What this task involves:
Only the lines from the start of the data through the one containing "mesh gathered from" belong in your answer; return them exactly.

Given material:
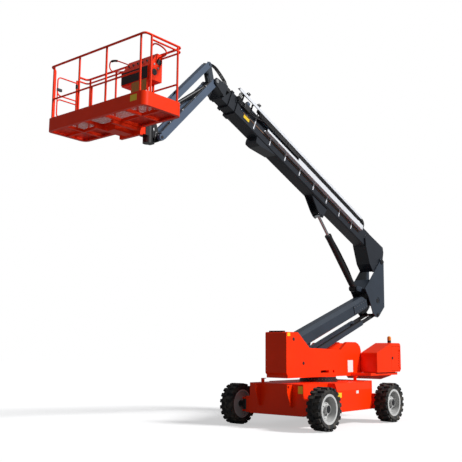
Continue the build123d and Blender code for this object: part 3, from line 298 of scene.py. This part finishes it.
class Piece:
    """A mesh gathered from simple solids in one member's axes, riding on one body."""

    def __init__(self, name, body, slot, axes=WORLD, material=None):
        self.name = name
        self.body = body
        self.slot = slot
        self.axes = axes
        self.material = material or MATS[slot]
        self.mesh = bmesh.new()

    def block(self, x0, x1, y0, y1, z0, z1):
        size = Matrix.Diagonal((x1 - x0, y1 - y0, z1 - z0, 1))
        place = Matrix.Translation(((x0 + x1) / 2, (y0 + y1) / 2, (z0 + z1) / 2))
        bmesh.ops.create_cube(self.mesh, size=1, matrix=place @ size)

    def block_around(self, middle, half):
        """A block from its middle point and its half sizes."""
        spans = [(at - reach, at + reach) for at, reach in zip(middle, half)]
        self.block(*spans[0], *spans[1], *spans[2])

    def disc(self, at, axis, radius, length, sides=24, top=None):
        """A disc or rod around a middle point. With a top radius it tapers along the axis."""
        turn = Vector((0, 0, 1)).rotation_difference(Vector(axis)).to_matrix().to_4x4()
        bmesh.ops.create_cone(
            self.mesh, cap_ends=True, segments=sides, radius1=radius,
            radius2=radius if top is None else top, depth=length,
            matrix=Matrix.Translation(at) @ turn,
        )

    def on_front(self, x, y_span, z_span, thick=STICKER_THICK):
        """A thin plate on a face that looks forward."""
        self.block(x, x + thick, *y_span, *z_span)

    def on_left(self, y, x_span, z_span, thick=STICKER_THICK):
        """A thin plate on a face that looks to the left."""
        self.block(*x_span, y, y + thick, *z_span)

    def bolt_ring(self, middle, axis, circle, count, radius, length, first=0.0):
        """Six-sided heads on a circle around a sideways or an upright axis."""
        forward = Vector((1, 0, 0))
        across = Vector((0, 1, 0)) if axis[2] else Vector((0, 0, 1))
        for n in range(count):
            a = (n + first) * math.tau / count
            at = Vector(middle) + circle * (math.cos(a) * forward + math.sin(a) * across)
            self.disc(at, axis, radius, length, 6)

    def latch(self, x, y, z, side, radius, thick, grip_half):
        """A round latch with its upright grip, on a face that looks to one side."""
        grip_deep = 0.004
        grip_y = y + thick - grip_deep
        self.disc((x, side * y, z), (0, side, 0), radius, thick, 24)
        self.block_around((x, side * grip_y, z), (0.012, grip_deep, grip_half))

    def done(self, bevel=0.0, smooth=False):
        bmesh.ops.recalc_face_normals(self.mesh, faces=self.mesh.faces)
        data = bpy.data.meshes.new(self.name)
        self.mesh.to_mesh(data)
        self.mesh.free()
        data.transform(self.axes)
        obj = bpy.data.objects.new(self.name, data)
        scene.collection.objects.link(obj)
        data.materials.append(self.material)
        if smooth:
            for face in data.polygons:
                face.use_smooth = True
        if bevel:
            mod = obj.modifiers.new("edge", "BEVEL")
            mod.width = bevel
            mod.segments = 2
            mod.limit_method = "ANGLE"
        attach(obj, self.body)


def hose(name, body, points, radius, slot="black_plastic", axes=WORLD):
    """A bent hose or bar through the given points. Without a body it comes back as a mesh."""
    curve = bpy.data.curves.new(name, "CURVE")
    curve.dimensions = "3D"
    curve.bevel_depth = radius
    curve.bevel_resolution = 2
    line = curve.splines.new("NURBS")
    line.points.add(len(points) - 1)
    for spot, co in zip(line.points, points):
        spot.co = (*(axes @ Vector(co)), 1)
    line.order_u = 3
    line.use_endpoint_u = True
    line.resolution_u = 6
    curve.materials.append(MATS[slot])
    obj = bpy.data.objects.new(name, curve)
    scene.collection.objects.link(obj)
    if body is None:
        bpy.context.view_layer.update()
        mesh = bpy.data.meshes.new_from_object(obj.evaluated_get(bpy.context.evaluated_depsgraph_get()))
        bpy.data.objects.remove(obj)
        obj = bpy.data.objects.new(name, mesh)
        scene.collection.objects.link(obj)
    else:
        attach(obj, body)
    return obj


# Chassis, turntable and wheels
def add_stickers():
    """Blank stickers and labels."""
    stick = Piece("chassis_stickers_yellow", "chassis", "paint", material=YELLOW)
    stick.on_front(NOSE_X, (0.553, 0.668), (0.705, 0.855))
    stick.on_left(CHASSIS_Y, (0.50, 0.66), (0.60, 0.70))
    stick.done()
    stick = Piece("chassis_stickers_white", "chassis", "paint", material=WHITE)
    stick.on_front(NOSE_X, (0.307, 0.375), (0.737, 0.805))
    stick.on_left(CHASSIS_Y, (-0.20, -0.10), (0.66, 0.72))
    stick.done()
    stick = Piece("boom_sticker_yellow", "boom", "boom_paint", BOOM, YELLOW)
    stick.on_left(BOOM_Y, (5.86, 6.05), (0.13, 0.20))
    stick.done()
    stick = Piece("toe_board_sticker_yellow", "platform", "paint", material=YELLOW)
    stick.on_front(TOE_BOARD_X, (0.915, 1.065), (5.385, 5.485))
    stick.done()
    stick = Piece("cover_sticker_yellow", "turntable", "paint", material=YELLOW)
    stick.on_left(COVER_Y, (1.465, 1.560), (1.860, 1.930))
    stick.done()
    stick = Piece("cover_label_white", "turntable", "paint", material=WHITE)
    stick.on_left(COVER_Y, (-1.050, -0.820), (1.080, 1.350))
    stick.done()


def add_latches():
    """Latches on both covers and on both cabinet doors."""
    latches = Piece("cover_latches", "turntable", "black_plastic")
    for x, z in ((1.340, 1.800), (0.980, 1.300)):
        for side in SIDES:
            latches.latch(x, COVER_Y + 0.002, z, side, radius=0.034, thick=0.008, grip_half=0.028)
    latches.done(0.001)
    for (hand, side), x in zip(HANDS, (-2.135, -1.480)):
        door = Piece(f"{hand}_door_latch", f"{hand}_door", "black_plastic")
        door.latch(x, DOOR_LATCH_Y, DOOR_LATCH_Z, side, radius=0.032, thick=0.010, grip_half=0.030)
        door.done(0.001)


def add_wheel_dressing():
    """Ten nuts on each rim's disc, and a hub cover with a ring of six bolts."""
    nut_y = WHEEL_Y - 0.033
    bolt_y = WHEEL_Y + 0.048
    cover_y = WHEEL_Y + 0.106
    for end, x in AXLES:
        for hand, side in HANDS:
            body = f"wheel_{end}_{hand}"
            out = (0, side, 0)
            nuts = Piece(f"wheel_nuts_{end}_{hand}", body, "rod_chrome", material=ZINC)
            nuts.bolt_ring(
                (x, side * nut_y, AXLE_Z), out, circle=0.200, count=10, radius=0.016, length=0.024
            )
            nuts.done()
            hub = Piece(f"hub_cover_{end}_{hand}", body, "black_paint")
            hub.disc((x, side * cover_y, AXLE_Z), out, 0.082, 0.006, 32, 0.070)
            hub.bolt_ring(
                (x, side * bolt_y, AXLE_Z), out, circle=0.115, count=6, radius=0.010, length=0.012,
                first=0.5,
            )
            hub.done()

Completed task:
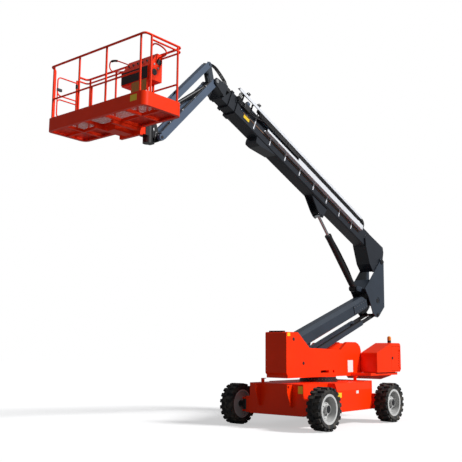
Continue the build123d and Blender code for this object: part 3, from line 298 of scene.py. This part finishes it.
class Piece:
    """A mesh gathered from simple solids in one member's axes, riding on one body."""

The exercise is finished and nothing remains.